--- Provided material ---
★ ★ ★ ★ ★ ★ ★
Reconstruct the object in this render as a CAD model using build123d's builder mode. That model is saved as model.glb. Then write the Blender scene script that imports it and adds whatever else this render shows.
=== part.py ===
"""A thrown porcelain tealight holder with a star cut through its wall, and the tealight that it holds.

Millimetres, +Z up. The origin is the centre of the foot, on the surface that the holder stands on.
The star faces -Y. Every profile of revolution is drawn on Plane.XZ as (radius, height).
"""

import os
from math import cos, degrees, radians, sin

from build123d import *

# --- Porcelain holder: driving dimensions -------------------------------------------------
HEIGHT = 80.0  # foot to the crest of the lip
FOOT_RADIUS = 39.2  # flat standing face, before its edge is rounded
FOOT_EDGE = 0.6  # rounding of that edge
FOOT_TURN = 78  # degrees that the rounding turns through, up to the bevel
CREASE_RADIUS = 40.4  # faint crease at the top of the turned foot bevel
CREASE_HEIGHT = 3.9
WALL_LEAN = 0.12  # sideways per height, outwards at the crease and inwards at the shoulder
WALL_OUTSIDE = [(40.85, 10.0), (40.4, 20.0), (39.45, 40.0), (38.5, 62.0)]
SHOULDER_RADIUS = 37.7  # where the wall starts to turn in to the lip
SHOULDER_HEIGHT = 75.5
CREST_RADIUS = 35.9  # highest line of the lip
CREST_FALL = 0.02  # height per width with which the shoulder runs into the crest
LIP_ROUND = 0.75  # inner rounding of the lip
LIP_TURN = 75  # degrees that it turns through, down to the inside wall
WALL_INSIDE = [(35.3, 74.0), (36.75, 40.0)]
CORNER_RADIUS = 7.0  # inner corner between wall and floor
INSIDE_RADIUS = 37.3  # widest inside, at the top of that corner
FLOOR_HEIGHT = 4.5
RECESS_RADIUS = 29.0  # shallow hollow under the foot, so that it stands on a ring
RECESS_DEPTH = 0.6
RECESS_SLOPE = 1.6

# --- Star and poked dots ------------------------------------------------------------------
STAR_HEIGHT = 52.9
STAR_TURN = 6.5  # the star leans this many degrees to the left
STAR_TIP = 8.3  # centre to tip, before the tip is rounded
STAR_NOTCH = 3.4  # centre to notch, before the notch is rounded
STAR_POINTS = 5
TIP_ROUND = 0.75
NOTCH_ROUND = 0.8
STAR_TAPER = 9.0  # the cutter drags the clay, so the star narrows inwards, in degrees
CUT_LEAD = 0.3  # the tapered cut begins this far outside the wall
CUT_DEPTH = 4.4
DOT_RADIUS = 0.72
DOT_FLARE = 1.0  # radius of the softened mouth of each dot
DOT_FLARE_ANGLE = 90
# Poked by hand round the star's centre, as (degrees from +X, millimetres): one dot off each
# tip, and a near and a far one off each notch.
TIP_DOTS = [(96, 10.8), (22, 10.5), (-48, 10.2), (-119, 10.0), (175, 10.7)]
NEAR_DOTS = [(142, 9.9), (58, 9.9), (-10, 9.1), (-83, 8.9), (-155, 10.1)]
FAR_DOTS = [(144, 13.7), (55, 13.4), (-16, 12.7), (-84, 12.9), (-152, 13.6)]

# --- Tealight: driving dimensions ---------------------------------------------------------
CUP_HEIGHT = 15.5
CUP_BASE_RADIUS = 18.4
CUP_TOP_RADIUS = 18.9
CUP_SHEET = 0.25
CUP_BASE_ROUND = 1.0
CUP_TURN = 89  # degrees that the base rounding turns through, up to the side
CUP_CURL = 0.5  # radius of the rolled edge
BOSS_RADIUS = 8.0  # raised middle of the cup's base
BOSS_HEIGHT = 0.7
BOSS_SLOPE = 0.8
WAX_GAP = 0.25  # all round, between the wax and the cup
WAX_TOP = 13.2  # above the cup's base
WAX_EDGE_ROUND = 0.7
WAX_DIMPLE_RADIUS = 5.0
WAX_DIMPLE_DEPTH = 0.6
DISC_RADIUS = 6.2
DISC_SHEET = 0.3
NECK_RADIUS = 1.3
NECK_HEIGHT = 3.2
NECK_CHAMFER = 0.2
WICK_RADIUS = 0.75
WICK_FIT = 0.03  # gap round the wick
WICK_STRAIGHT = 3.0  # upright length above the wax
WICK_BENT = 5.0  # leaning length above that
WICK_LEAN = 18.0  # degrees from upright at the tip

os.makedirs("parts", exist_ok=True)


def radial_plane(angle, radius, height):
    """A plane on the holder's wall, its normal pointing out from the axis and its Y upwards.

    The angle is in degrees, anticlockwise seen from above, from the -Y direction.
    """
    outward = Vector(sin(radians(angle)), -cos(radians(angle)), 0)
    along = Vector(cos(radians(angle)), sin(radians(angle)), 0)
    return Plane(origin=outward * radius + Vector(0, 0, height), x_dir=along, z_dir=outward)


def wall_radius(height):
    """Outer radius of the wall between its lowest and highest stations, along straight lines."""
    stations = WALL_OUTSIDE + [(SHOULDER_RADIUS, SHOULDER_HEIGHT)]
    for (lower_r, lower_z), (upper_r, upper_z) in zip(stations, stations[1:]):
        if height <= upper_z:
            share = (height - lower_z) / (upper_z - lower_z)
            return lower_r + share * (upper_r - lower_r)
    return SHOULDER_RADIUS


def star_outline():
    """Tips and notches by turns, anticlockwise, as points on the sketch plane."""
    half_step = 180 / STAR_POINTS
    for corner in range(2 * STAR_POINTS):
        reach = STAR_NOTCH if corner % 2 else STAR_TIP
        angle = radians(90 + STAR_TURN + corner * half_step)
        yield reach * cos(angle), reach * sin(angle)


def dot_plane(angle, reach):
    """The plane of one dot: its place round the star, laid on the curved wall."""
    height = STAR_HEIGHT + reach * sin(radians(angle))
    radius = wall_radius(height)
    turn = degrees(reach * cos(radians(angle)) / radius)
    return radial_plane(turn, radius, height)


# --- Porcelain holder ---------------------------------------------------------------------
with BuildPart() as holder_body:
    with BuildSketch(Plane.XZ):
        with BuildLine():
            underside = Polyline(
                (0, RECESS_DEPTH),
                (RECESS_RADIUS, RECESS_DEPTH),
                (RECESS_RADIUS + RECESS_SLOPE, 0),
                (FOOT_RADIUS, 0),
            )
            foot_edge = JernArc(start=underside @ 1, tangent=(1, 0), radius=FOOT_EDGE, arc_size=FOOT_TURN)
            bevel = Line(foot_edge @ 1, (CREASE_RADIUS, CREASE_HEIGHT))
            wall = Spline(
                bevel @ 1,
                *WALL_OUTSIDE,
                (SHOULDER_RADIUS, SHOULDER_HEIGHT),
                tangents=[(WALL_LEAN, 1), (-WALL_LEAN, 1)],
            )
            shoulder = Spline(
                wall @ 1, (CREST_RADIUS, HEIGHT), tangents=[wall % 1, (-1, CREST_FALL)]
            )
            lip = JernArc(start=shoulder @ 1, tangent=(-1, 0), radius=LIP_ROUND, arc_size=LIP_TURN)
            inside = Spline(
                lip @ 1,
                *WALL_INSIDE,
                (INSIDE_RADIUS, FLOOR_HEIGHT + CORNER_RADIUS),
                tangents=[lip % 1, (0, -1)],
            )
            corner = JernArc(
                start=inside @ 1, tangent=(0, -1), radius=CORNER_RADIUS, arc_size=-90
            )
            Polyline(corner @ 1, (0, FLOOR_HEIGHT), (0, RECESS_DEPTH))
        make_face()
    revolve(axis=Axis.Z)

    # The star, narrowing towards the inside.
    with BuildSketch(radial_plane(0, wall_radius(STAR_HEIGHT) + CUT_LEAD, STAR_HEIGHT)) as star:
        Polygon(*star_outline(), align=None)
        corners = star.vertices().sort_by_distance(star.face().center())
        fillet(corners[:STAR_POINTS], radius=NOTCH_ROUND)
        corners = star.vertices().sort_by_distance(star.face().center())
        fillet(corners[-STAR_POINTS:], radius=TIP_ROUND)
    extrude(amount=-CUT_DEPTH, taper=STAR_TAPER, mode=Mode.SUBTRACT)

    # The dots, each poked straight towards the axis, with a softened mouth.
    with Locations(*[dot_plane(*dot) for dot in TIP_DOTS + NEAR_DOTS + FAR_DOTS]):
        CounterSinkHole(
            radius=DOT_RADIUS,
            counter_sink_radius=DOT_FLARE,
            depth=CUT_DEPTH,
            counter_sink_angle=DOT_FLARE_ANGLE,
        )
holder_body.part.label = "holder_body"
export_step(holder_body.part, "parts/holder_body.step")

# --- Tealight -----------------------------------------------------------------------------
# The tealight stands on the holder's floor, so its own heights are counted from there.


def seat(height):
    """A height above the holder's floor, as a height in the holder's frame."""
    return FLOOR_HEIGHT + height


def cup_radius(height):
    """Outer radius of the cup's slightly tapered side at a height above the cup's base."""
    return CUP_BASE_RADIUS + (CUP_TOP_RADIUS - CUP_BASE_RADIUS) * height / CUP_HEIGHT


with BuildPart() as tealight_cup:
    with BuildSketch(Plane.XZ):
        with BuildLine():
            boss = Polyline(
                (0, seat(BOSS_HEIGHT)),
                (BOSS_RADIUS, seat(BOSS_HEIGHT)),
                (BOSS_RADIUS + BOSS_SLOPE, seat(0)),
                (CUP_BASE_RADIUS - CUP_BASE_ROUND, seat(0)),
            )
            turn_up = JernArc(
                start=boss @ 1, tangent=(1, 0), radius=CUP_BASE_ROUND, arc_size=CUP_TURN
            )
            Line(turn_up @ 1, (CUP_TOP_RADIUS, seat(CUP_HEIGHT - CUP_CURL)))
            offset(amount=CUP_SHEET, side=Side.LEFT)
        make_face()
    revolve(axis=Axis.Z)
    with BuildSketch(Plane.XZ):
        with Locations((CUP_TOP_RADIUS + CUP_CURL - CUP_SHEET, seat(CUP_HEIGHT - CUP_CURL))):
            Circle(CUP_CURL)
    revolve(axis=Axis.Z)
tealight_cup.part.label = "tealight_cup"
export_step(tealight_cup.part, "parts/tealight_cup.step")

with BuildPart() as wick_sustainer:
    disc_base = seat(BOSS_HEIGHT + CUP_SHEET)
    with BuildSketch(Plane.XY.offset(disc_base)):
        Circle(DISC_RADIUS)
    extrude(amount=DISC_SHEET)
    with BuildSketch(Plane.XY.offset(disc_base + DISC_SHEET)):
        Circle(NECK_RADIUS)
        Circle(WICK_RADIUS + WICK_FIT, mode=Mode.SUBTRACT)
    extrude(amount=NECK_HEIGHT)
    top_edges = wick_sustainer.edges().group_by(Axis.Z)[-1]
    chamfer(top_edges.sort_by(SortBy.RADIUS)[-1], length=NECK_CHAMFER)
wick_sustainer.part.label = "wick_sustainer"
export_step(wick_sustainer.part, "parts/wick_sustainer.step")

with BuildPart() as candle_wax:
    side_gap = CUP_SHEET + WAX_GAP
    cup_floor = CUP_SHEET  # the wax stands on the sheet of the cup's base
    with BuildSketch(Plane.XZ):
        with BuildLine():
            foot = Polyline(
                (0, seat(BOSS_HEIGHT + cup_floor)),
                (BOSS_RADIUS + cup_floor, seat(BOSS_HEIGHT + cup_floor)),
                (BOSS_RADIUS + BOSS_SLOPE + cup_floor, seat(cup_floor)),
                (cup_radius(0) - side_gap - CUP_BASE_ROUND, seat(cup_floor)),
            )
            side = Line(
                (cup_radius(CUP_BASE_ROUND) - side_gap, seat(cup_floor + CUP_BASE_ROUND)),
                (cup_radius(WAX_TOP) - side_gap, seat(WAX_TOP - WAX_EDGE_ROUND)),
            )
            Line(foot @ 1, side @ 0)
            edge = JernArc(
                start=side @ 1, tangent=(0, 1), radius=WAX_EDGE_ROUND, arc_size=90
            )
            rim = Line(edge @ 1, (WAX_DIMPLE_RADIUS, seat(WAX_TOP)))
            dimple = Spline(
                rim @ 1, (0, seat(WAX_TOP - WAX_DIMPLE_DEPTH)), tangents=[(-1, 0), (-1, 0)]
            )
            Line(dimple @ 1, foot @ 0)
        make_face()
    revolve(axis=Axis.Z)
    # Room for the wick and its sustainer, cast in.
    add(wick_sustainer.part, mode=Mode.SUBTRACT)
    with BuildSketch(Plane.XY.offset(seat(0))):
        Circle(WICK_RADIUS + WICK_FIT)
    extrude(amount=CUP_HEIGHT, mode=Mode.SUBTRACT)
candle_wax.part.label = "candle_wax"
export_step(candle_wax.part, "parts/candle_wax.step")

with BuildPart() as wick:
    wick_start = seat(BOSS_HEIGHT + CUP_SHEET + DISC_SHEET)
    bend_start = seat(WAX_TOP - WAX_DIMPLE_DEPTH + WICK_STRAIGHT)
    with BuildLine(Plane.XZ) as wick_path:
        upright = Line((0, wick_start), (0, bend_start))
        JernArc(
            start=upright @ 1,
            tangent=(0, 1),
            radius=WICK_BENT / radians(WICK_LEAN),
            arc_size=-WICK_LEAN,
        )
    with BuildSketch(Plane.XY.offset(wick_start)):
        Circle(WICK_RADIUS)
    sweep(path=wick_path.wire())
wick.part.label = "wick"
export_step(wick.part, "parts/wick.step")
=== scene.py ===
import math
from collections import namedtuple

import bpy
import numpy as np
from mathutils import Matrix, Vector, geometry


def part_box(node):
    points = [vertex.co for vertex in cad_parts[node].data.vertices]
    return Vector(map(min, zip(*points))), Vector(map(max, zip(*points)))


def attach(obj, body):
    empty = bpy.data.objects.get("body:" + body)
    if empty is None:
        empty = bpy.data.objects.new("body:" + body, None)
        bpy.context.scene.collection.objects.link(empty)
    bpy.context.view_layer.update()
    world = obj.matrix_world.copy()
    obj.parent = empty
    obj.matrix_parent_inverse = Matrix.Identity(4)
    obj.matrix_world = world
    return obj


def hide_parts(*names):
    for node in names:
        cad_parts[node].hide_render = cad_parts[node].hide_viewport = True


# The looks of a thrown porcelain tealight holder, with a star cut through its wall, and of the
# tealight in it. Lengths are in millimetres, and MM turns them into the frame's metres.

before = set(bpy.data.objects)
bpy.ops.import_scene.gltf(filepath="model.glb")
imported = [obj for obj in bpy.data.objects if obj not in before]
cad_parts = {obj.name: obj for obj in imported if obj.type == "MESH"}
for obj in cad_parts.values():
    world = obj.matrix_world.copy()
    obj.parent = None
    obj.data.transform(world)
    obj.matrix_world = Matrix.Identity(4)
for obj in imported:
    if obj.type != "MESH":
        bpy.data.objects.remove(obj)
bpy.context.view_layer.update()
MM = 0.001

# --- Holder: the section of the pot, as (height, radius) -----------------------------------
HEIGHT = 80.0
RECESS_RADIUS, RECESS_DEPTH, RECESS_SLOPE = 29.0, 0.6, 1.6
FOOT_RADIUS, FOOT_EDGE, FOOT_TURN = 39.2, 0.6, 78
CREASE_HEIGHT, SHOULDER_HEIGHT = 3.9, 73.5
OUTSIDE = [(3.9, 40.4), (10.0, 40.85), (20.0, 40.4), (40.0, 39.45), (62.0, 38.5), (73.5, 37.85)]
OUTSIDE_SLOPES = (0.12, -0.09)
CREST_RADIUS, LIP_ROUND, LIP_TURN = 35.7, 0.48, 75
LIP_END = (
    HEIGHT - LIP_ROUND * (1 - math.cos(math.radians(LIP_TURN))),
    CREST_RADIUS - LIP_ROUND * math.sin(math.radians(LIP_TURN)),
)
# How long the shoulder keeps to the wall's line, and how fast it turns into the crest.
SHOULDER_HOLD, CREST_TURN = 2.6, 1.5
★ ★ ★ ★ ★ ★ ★
--- Aim of the exercise ---
List all lines above in which the string "model" appears.

--- Response to this exercise ---
Reconstruct the object in this render as a CAD model using build123d's builder mode. That model is saved as model.glb. Then write the Blender scene script that imports it and adds whatever else this render shows.
bpy.ops.import_scene.gltf(filepath="model.glb")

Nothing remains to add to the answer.